Article 1er : Le jugement du tribunal administratif de Dijon en date du 19 juin 1984 est annulé en tant qu'il a statué sur les conclusions de la demande de M. GIANOLI relatives aux redressements opérés dans la catégorie des revenus fonciers.

Article 2 : M. GIANOLI est déchargé des suppléments d'impôt sur le revenu de 1973, 1974 et 1976 et de la majoration exceptionnelle de 1973 résultant des nouvelles évaluations de ses bénéfices non commerciaux.

Article 3 : M. GIANOLI est déchargé des suppléments d'impôt sur le revenu et de la majoration exceptionnelle au titre de 1975 correspondant à une réduction, à concurrence de 12 000 F, de ses bases imposables dans la catégorie des bénéfices non commerciaux.
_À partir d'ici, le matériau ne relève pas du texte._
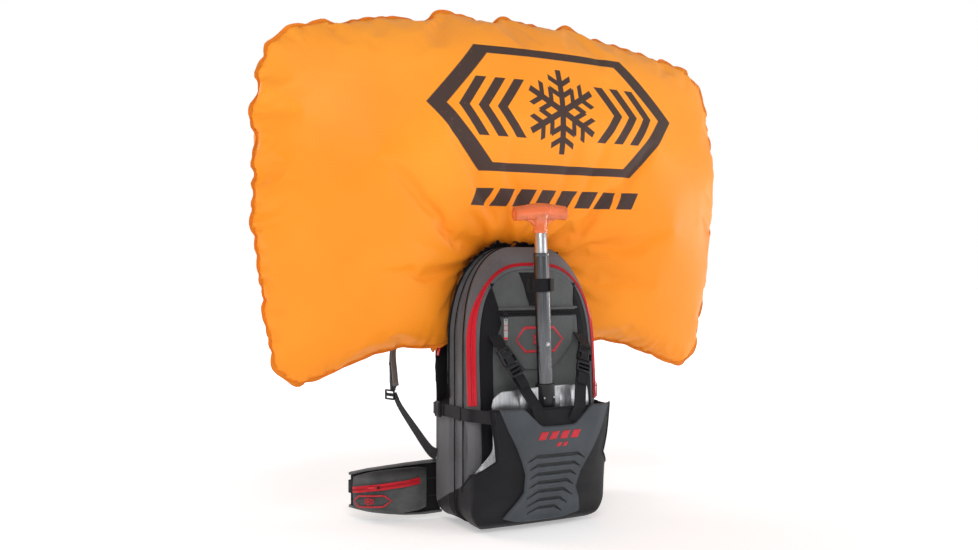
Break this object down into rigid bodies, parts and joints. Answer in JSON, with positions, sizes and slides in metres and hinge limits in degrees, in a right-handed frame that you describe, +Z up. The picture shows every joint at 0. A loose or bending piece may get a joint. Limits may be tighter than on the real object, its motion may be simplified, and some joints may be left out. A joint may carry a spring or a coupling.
{
  "type": "avalanche airbag backpack",
  "caption": "Ski-touring backpack with its pillow-shaped airbag inflated behind the wearer's head, and a collapsible shovel in the front pocket.",
  "frame": {"origin": "centre of the lumbar pad's flat face, where the pack rests on the wearer's lower back", "axes": "+Y from the pack to the wearer, +Z up along the back, +X to the right when looking along +Y at the pack's front"},
  "size_m": [1.076, 0.4471, 1.0236],
  "materials": {
    "airbag_nylon": "coated ripstop with a soft sheen",
    "grey_fabric": "woven polyester",
    "black_fabric": "coated heavy weave",
    "webbing": "woven nylon webbing",
    "foam": "mesh-covered foam",
    "moulded_eva": "moulded, matt",
    "red_zip": "coated zip tape with a moulded coil",
    "black_plastic": "moulded acetal",
    "frame_plastic": "sheet",
    "dark_aluminium": "anodised graphite",
    "silver_aluminium": "brushed and anodised",
    "grip_plastic": "clear moulded",
    "red_plastic": "moulded",
    "cylinder_paint": "powder coat",
    "brass": "machined",
    "hose": "smooth",
    "gauge_face": "printed dial under a clear lens"
  },
  "bodies": {
    "pack": {"main_shell": "grey_fabric", "airbag_channel": "black_fabric", "front_panel": "grey_fabric", "main_zip": "red_zip", "pocket_zip": "black_plastic", "shovel_pocket": "black_fabric", "shovel_panel": "moulded_eva", "shovel_blade": "silver_aluminium", "shovel_shaft_lower": "dark_aluminium", "shaft_keeper": "webbing", "air_cylinder": "cylinder_paint", "cylinder_valve": "brass", "gauge_body": "gauge_face", "ejector_body": "black_plastic", "supply_hose": "hose", "airbag_throat": "black_fabric", "airbag": "airbag_nylon", "lumbar_pad": "foam", "back_pad": "foam", "frame_sheet": "frame_plastic", "frame_hoop": "silver_aluminium", "haul_loop": "webbing", "sternum_strap": "webbing", "sternum_buckle": "black_plastic", "buckle_socket_left": "black_plastic", "buckle_socket_right": "black_plastic", "lower_web_left": "webbing", "lower_web_right": "webbing", "upper_web_left": "webbing", "upper_web_right": "webbing", "side_strap_left": "webbing", "side_strap_right": "webbing", "side_adjuster_left": "black_plastic", "side_adjuster_right": "black_plastic", "shoulder_strap_left": "foam", "shoulder_strap_right": "foam", "strap_web_left": "webbing", "strap_web_right": "webbing", "strap_adjuster_left": "black_plastic", "strap_adjuster_right": "black_plastic", "trigger_holster": "black_plastic", "trigger_cable": "hose"},
    "upper_shaft": {"shovel_shaft_upper": "silver_aluminium", "shovel_grip": "grip_plastic"},
    "button": {"spring_button": "silver_aluminium"},
    "plug_left": {"buckle_plug_left": "black_plastic"},
    "plug_right": {"buckle_plug_right": "black_plastic"},
    "pocket_slider": {"pocket_zip_slider": "black_plastic"},
    "pocket_pull": {"pocket_zip_pull": "silver_aluminium"},
    "main_slider": {"main_zip_slider": "red_plastic"},
    "wing_left": {"hip_belt_left": "foam", "waist_clip_left": "black_plastic", "hip_pocket": "grey_fabric"},
    "wing_right": {"hip_belt_right": "foam", "waist_clip_right": "black_plastic"},
    "hip_slider": {"hip_zip_slider": "red_plastic"},
    "trigger": {"trigger_handle": "red_plastic"},
    "plunger": {"valve_plunger": "silver_aluminium"},
    "needle": {"gauge_needle": "red_plastic"}
  },
  "joints": [
    {"name": "shaft_extend", "type": "slide", "parent": "pack", "child": "upper_shaft", "axis": [-0.0349, 0, 0.9994], "range_m": [0, 0.15], "deforming": ["spring_button"]},
    {"name": "button_press", "type": "slide", "parent": "upper_shaft", "child": "button", "axis": [0, 1, 0], "range_m": [0, 0.0035], "stiffness_N_per_m": 300, "springref_m": -0.002},
    {"name": "buckle_release_left", "type": "slide", "parent": "pack", "child": "plug_left", "axis": [0.3613, -0.4272, -0.8288], "range_m": [0, 0.022]},
    {"name": "buckle_release_right", "type": "slide", "parent": "pack", "child": "plug_right", "axis": [-0.3613, -0.4272, -0.8288], "range_m": [0, 0.022]},
    {"name": "pocket_zip_slide", "type": "slide", "parent": "pack", "child": "pocket_slider", "axis": [1, 0, 0], "range_m": [0, 0.15]},
    {"name": "pocket_pull_swing", "type": "hinge", "parent": "pocket_slider", "child": "pocket_pull", "pos_m": [-0.078, -0.1918, 0.3075], "axis": [-1, 0, 0], "range_deg": [0, 110]},
    {"name": "main_zip_slide", "type": "slide", "parent": "pack", "child": "main_slider", "axis": [0, 0.0559, 0.9984], "range_m": [0, 0.08]},
    {"name": "hip_wing_left", "type": "hinge", "parent": "pack", "child": "wing_left", "pos_m": [-0.128, -0.01, -0.051], "axis": [0, 0, -1], "range_deg": [-10, 50], "stiffness_Nm_per_rad": 0.5},
    {"name": "hip_wing_right", "type": "hinge", "parent": "pack", "child": "wing_right", "pos_m": [0.128, -0.01, -0.051], "axis": [0, 0, 1], "range_deg": [-10, 50], "stiffness_Nm_per_rad": 0.5},
    {"name": "hip_zip_slide", "type": "slide", "parent": "wing_left", "child": "hip_slider", "axis": [0.8944, -0.4472, 0], "range_m": [0, 0.035]},
    {"name": "trigger_pull", "type": "slide", "parent": "pack", "child": "trigger", "axis": [-0.3786, -0.1474, -0.9137], "range_m": [0, 0.025]},
    {"name": "plunger_lift", "type": "slide", "parent": "pack", "child": "plunger", "axis": [0, 0, 1], "range_m": [0, 0.008]},
    {"name": "needle_turn", "type": "hinge", "parent": "pack", "child": "needle", "pos_m": [0.1, -0.1722, 0.182], "axis": [0, 1, 0], "range_deg": [0, 240]}
  ],
  "couplings": [
    {"joint": "plunger_lift", "follows": "trigger_pull", "ratio": 0.32}
  ]
}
Article 4 : M. GIANOLI est déchargé de la majoration de 200 % des droits à laquelle il a été assujetti au titre des années 1973 à 1976.

Article 5 : Le surplus du jugement du tribunal administratif de Dijon en date du 19 juin 1984 est réformé en ce qu'il a de contraire aux articles 2, 3 et 4 de la présente décision.

Article 6 : Les conclusions de la demande de M. GIANOLI relatives aux redressements opérés dans la catégorie des revenus fonciers et le surplus des conclusions de sa requête sont rejetés.

Article 7 : La présente décision sera notifiée à M. Christian GIANOLI et au ministre du budget.